## DATA LINES
-*-

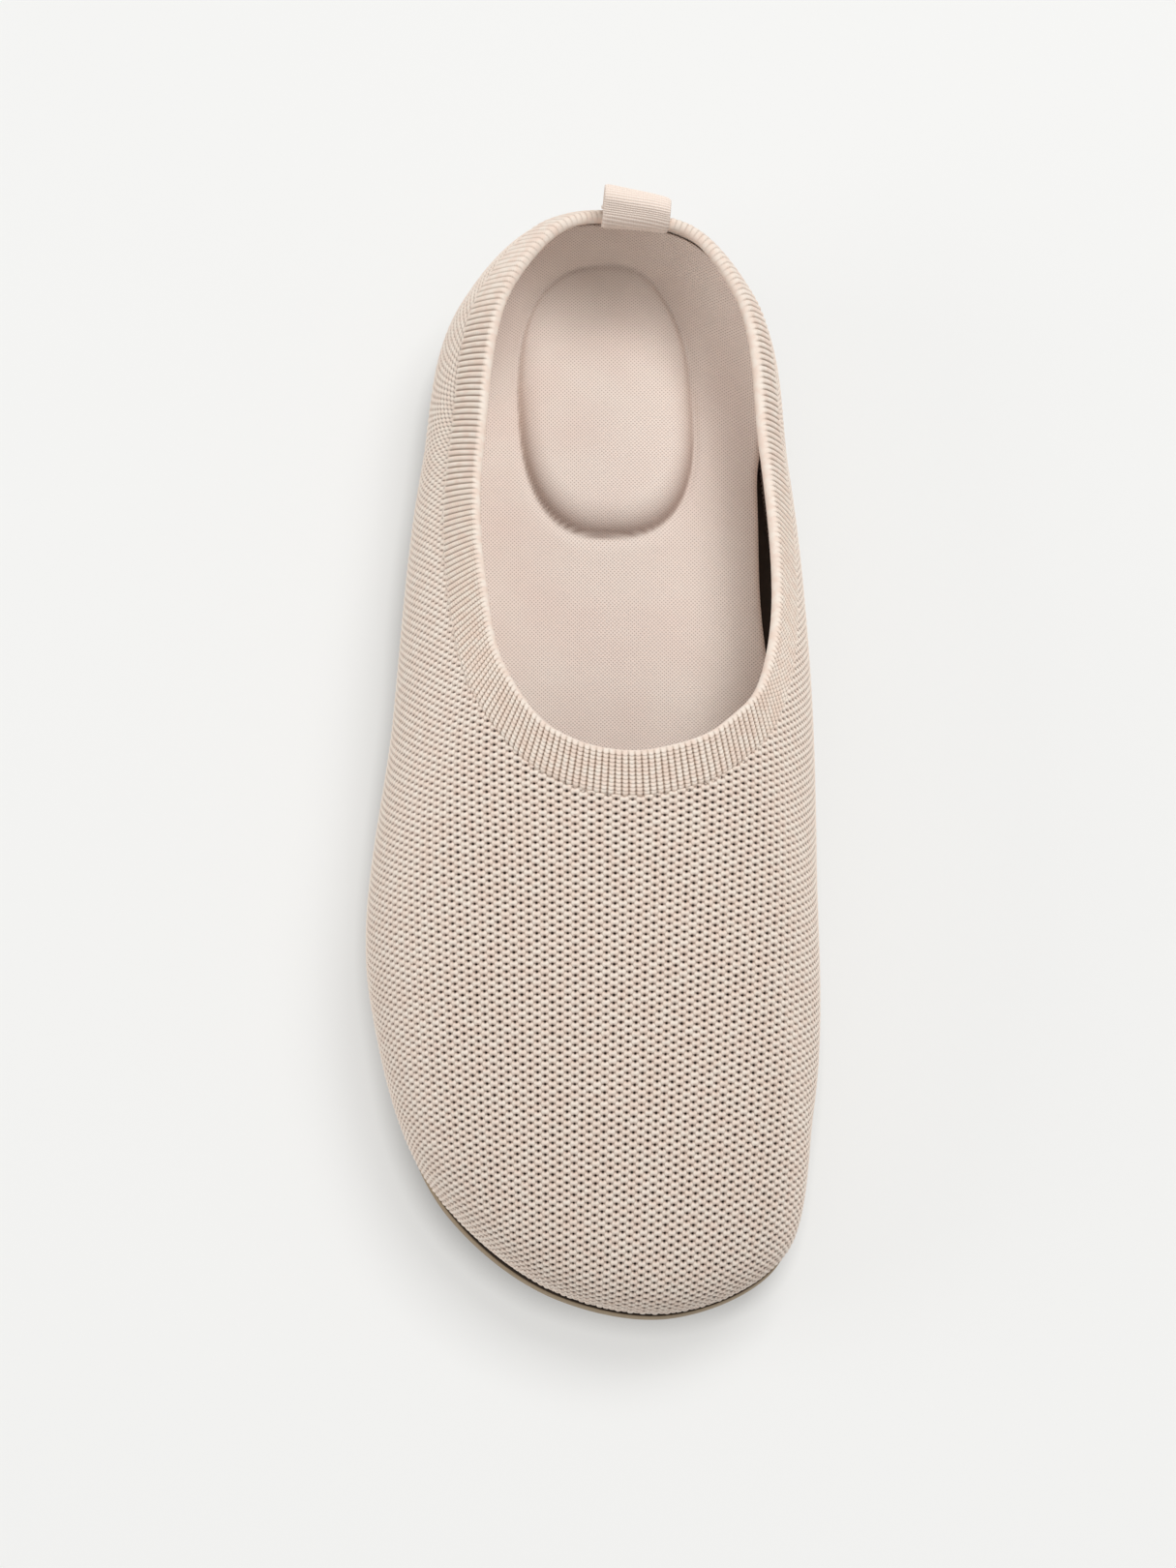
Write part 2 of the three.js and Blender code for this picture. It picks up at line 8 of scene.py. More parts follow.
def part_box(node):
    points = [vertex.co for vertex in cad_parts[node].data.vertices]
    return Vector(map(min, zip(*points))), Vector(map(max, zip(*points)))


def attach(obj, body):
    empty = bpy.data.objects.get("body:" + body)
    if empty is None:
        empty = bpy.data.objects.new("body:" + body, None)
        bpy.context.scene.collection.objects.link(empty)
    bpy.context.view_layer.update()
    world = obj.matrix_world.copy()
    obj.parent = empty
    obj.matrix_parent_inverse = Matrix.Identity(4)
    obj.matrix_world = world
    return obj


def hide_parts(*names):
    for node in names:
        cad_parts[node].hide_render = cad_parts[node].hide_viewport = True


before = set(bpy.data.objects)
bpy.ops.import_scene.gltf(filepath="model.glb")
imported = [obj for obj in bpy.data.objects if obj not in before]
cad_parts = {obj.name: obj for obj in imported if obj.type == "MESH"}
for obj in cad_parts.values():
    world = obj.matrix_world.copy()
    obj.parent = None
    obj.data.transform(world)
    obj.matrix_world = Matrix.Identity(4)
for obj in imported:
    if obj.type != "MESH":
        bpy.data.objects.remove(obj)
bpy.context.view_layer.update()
mm = 0.001
nudge = 0.5 * mm                          # step to either side over which a direction is taken

# The form

form = {                                  # sizes that every piece follows, as in the solids
    "length": 263 * mm,
    "ballWidth": 103 * mm,
    "heelHeight": 53 * mm,                # collar above the floor
    "sideHeight": 48 * mm,
    "instepHeight": 67 * mm,
    "openingLength": 140 * mm,
    "openingWidth": 70.4 * mm,
    "openingSetback": 7.6 * mm,
    "openingShift": 5.4 * mm,
    "swellHeight": 23 * mm,
    "tuck": 3.2 * mm,                     # the knit's foot is drawn in so far under the widest place
    "wall": 2 * mm,
    "collarWidth": 9 * mm,
    "collarRise": 0.5 * mm,
    "heelThickness": 15 * mm,
    "forefootThickness": 10.5 * mm,
    "archRise": 2.4 * mm,
    "toeSpring": 6 * mm,
    "clearance": 0.3 * mm,
    "footRows": 8,                        # rows of a section from the foot to the widest place
    "faceRows": 61,                       # and from there to the collar
    "closeUp": 1.4,                       # over 1, the rows stand closer at the widest place
}

# stations round the shoe, from the heel along the inner side: the widest outline (along, across) and the
# opening (rimAlong, rimAcross) in shares of their sizes, how far the collar rises to the throat and the
# heel, the height of the widest place, and the section's mix, turn and squareness
stationColumns = ("along", "across", "rimAlong", "rimAcross", "throat", "heel", "wide", "side", "turn",
                  "square")
stationRows = np.array([
    (0, 0.075, 0, 0, 0, 1, 1.1, 1, 48, 2),                       # heel back
    (0.02, 0.475, 0.024, 0.46, 0, 0.94, 1.08, 1, 48, 2),         # inner heel corner
    (0.08, 0.75, 0.125, 0.775, 0, 0.55, 1.04, 1, 48, 2),         # inner heel side
    (0.235, 0.893, 0.4, 0.945, 0, 0, 1, 1, 48, 2),               # inner quarter
    (0.433, 0.975, 0.67, 1, 0.22, 0, 0.96, 1, 54, 2.1),          # inner waist
    (0.615, 0.987, 0.83, 0.9, 0.54, 0, 0.9, 0.9, 68, 2.3),       # inner ball
    (0.827, 0.957, 0.925, 0.67, 0.82, 0, 0.86, 0.7, 82, 2.7),    # inner toe side
    (0.957, 0.8, 0.975, 0.41, 0.95, 0, 0.84, 0.53, 88, 2.7),     # inner toe corner
    (1, 0.34, 1, 0.08, 1, 0, 0.85, 0.48, 90, 2.8),               # toe tip
    (0.985, -0.15, 0.998, -0.2, 1, 0, 0.85, 0.48, 90, 2.7),      # outer toe
    (0.914, -0.63, 0.97, -0.48, 0.95, 0, 0.84, 0.55, 88, 2.6),   # outer toe corner
    (0.729, -0.985, 0.89, -0.75, 0.8, 0, 0.88, 0.78, 78, 2.4),   # outer ball
    (0.471, -0.905, 0.73, -0.94, 0.42, 0, 0.95, 1, 60, 2.1),     # outer waist
    (0.235, -0.795, 0.42, -0.985, 0.02, 0, 1, 1, 52, 2),         # outer quarter
    (0.08, -0.635, 0.12, -0.79, 0, 0.55, 1.04, 1, 48, 2),        # outer heel side
    (0.02, -0.38, 0.02, -0.46, 0, 0.94, 1.08, 1, 48, 2),         # outer heel corner
])
station = dict(zip(stationColumns, stationRows.T))

# shares of the toe spring, the arch's rise and the heel's thickness along the sole
soleColumns = ("along", "spring", "arch", "heel")
soleRows = np.array([
    (0, 0.35, 0, 1),          # heel edge
    (0.055, 0, 0, 1),         # heel flat
    (0.3, 0, 0, 0.92),        # heel breast
    (0.43, 0, 1, 0.55),       # waist
    (0.56, 0, 0, 0.16),       # ball start
    (0.76, 0, 0, 0),          # ball end
    (0.88, 0.3, 0, 0),        # toe rise
    (1, 1, 0, 0),             # toe edge
])
soleTable = dict(zip(soleColumns, soleRows.T))

backOfHeel = form["length"] / 2
stationPoint = np.stack([station["across"] * form["ballWidth"] / 2,
                         backOfHeel - station["along"] * form["length"]], 1)
stationGap = np.linalg.norm(np.roll(stationPoint, -1, 0) - stationPoint, axis=1)
stationAt = np.concatenate([[0], np.cumsum(stationGap)])
girth = stationAt[-1]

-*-

## GOAL
Each line of the material should be echoed exactly.

## SOLUTION FOR THIS PROBLEM
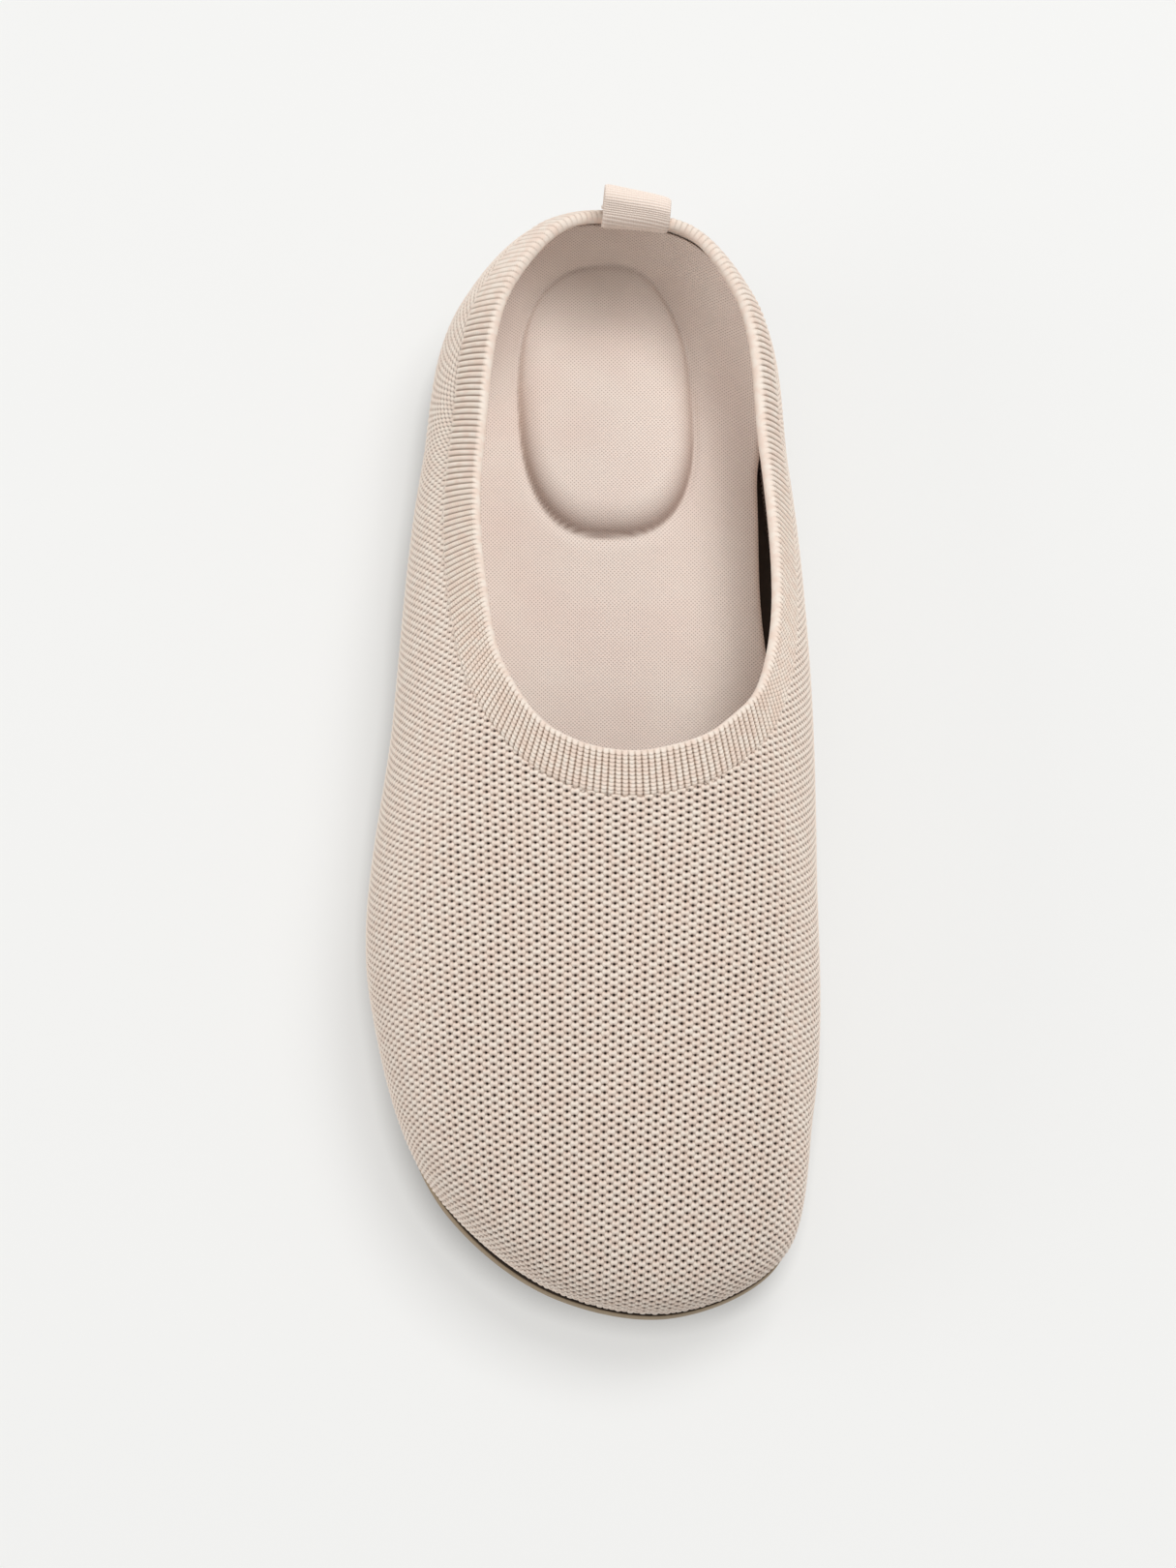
Write part 2 of the three.js and Blender code for this picture. It picks up at line 8 of scene.py. More parts follow.
def part_box(node):
    points = [vertex.co for vertex in cad_parts[node].data.vertices]
    return Vector(map(min, zip(*points))), Vector(map(max, zip(*points)))


def attach(obj, body):
    empty = bpy.data.objects.get("body:" + body)
    if empty is None:
        empty = bpy.data.objects.new("body:" + body, None)
        bpy.context.scene.collection.objects.link(empty)
    bpy.context.view_layer.update()
    world = obj.matrix_world.copy()
    obj.parent = empty
    obj.matrix_parent_inverse = Matrix.Identity(4)
    obj.matrix_world = world
    return obj


def hide_parts(*names):
    for node in names:
        cad_parts[node].hide_render = cad_parts[node].hide_viewport = True


before = set(bpy.data.objects)
bpy.ops.import_scene.gltf(filepath="model.glb")
imported = [obj for obj in bpy.data.objects if obj not in before]
cad_parts = {obj.name: obj for obj in imported if obj.type == "MESH"}
for obj in cad_parts.values():
    world = obj.matrix_world.copy()
    obj.parent = None
    obj.data.transform(world)
    obj.matrix_world = Matrix.Identity(4)
for obj in imported:
    if obj.type != "MESH":
        bpy.data.objects.remove(obj)
bpy.context.view_layer.update()
mm = 0.001
nudge = 0.5 * mm                          # step to either side over which a direction is taken

# The form

form = {                                  # sizes that every piece follows, as in the solids
    "length": 263 * mm,
    "ballWidth": 103 * mm,
    "heelHeight": 53 * mm,                # collar above the floor
    "sideHeight": 48 * mm,
    "instepHeight": 67 * mm,
    "openingLength": 140 * mm,
    "openingWidth": 70.4 * mm,
    "openingSetback": 7.6 * mm,
    "openingShift": 5.4 * mm,
    "swellHeight": 23 * mm,
    "tuck": 3.2 * mm,                     # the knit's foot is drawn in so far under the widest place
    "wall": 2 * mm,
    "collarWidth": 9 * mm,
    "collarRise": 0.5 * mm,
    "heelThickness": 15 * mm,
    "forefootThickness": 10.5 * mm,
    "archRise": 2.4 * mm,
    "toeSpring": 6 * mm,
    "clearance": 0.3 * mm,
    "footRows": 8,                        # rows of a section from the foot to the widest place
    "faceRows": 61,                       # and from there to the collar
    "closeUp": 1.4,                       # over 1, the rows stand closer at the widest place
}

# stations round the shoe, from the heel along the inner side: the widest outline (along, across) and the
# opening (rimAlong, rimAcross) in shares of their sizes, how far the collar rises to the throat and the
# heel, the height of the widest place, and the section's mix, turn and squareness
stationColumns = ("along", "across", "rimAlong", "rimAcross", "throat", "heel", "wide", "side", "turn",
                  "square")
stationRows = np.array([
    (0, 0.075, 0, 0, 0, 1, 1.1, 1, 48, 2),                       # heel back
    (0.02, 0.475, 0.024, 0.46, 0, 0.94, 1.08, 1, 48, 2),         # inner heel corner
    (0.08, 0.75, 0.125, 0.775, 0, 0.55, 1.04, 1, 48, 2),         # inner heel side
    (0.235, 0.893, 0.4, 0.945, 0, 0, 1, 1, 48, 2),               # inner quarter
    (0.433, 0.975, 0.67, 1, 0.22, 0, 0.96, 1, 54, 2.1),          # inner waist
    (0.615, 0.987, 0.83, 0.9, 0.54, 0, 0.9, 0.9, 68, 2.3),       # inner ball
    (0.827, 0.957, 0.925, 0.67, 0.82, 0, 0.86, 0.7, 82, 2.7),    # inner toe side
    (0.957, 0.8, 0.975, 0.41, 0.95, 0, 0.84, 0.53, 88, 2.7),     # inner toe corner
    (1, 0.34, 1, 0.08, 1, 0, 0.85, 0.48, 90, 2.8),               # toe tip
    (0.985, -0.15, 0.998, -0.2, 1, 0, 0.85, 0.48, 90, 2.7),      # outer toe
    (0.914, -0.63, 0.97, -0.48, 0.95, 0, 0.84, 0.55, 88, 2.6),   # outer toe corner
    (0.729, -0.985, 0.89, -0.75, 0.8, 0, 0.88, 0.78, 78, 2.4),   # outer ball
    (0.471, -0.905, 0.73, -0.94, 0.42, 0, 0.95, 1, 60, 2.1),     # outer waist
    (0.235, -0.795, 0.42, -0.985, 0.02, 0, 1, 1, 52, 2),         # outer quarter
    (0.08, -0.635, 0.12, -0.79, 0, 0.55, 1.04, 1, 48, 2),        # outer heel side
    (0.02, -0.38, 0.02, -0.46, 0, 0.94, 1.08, 1, 48, 2),         # outer heel corner
])
station = dict(zip(stationColumns, stationRows.T))

# shares of the toe spring, the arch's rise and the heel's thickness along the sole
soleColumns = ("along", "spring", "arch", "heel")
soleRows = np.array([
    (0, 0.35, 0, 1),          # heel edge
    (0.055, 0, 0, 1),         # heel flat
    (0.3, 0, 0, 0.92),        # heel breast
    (0.43, 0, 1, 0.55),       # waist
    (0.56, 0, 0, 0.16),       # ball start
    (0.76, 0, 0, 0),          # ball end
    (0.88, 0.3, 0, 0),        # toe rise
    (1, 1, 0, 0),             # toe edge
])
soleTable = dict(zip(soleColumns, soleRows.T))

backOfHeel = form["length"] / 2
stationPoint = np.stack([station["across"] * form["ballWidth"] / 2,
                         backOfHeel - station["along"] * form["length"]], 1)
stationGap = np.linalg.norm(np.roll(stationPoint, -1, 0) - stationPoint, axis=1)
stationAt = np.concatenate([[0], np.cumsum(stationGap)])
girth = stationAt[-1]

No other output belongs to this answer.